Melawan Sassuolo, Roma meraih tiga poin berkat gol Dybala, yang diminta untuk lebih banyak bermain di kotak penalti daripada bergeser ke lini tengah. Melawan Parma, Gasperini awalnya memilih trio Soule-Dybala-Evan Ferguson, tetapi setelah Ferguson cedera, ia kembali menggunakan sistem false nine, memasukkan Leon Bailey, yang gagal tampil impresif dan hanya bertahan satu babak.
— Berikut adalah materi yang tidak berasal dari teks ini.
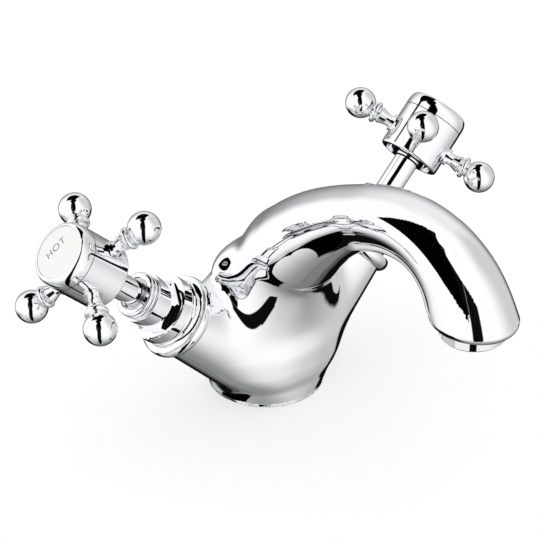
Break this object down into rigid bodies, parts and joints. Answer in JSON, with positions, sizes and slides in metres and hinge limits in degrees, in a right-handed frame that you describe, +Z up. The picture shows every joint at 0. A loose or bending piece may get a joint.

Di babak kedua, Neil El Aynaoui masuk untuk memperkuat lini tengah, memungkinkan Cristante untuk kembali maju ke depan, kali ini dengan hasil yang beragam.

Perubahan ini sebagian berhasil. Faktanya, Dovbyk, setelah dimasukkan, yang memastikan kemenangan dengan gol brilian, sekali lagi membuktikan kemampuannya meskipun sering dikritik. Gasperini sebaiknya memainkannya dengan dua pemain sayap atau trequartisti yang siap membantunya – itulah satu-satunya cara untuk memaksimalkan kemampuannya.

Pada hari Minggu, Roma akan menghadapi Milan, tim yang dibatasi oleh cedera dan absennya pemain, dalam pertandingan yang dapat mengubah arah musim mereka. Kemenangan bukan hanya sebuah pernyataan; itu berarti benar-benar memasuki persaingan untuk meraih gelar-gelar bergengsi.

Roma dan Napoli kemudian melanjutkan perjalanan paralel mereka dengan ambisi yang sama. Pertemuan langsung mereka di akhir musim menjanjikan akan menjadi salah satu momen penentu musim ini.